:: EXERCISE REQUIREMENTS ::
Could you repeat, word for word, every line from the one containing "Write the OpenSCAD" through the final line of the records below, and nothing else?

:: STORED ROWS ::
________________

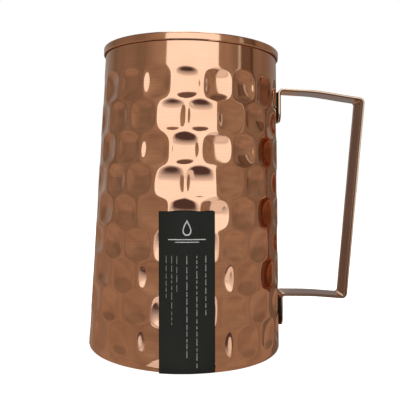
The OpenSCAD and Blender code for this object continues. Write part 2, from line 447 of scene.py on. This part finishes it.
def vessel_wall():
    """The tapered wall of hammered sheet, with its foot turned inwards."""
    angles = np.linspace(-math.pi, math.pi, WALL_COLUMNS, endpoint=False)
    up = outer_heights()
    bend_x = wall_r(FOOT_BEND_R) - FOOT_BEND_R / math.cos(TAPER)
    inner_bend = FOOT_BEND_R - SHEET_T

    depth, painted_reflection = hammering(angles, up)
    depth *= beyond_pads(angles, up)
    outer = wall_r(up)[:, None] - depth
    down = np.linspace(WALL_TOP - LIP_EDGE, TAPER_Z, INNER_ROWS)
    nearest = np.array([np.interp(down, up, outer[:, j]) for j in range(WALL_COLUMNS)]).T
    inner = nearest - SHEET_T / math.cos(TAPER)

    foot = [(FLANGE_R, LIP_EDGE), (FLANGE_R + LIP_EDGE, 0.0)]
    foot += arc((bend_x, FOOT_BEND_R), FOOT_BEND_R - 0.02, -90, math.degrees(TAPER) - 12, 7)
    heel = arc((bend_x, FOOT_BEND_R), inner_bend, math.degrees(TAPER), -90, 5)[1:]
    heel += [(FLANGE_R + LIP_EDGE, SHEET_T), (FLANGE_R, SHEET_T - LIP_EDGE)]

    def rings(points):
        """Even rings at each radius and height."""
        return [(np.full(WALL_COLUMNS, r), z) for r, z in points]

    rows = rings(foot)
    rows += [(outer[i], z) for i, z in enumerate(up)]
    rows += [(outer[-1] - LIP_EDGE, WALL_TOP), (inner[0] + LIP_EDGE, WALL_TOP)]
    rows += [(inner[i], z) for i, z in enumerate(down)]
    rows += rings(heel)
    points = np.array([np.stack([r * np.cos(angles), r * np.sin(angles), np.full(WALL_COLUMNS, z)], -1)
                       for r, z in rows])
    faces = grid_faces(len(rows), WALL_COLUMNS, True, True)
    metal = copper("hammered_copper", grain=(40, 40, 0.35), hollow_reflection_colour=HOLLOW_PAINTED_REFLECTION)
    wall = make_object("hammered_wall", points.reshape(-1, 3), faces, metal,
                       ["vessel_wall"])
    # The share of painted reflection in each dimple, kept at the wall's points.
    shade = np.zeros((len(rows), WALL_COLUMNS))
    shade[len(foot):len(foot) + len(up)] = painted_reflection
    wall.data.attributes.new("painted_reflection", "FLOAT", "POINT").data.foreach_set("value", shade.ravel())


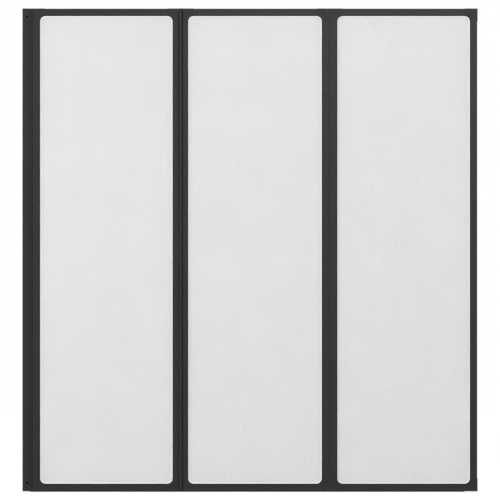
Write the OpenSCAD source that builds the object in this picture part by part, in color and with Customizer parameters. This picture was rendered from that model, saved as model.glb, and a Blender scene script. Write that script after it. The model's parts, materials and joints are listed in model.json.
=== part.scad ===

________________

:: SOLVED EXERCISE ::
Write the OpenSCAD source that builds the object in this picture part by part, in color and with Customizer parameters. This picture was rendered from that model, saved as model.glb, and a Blender scene script. Write that script after it. The model's parts, materials and joints are listed in model.json.
=== part.scad ===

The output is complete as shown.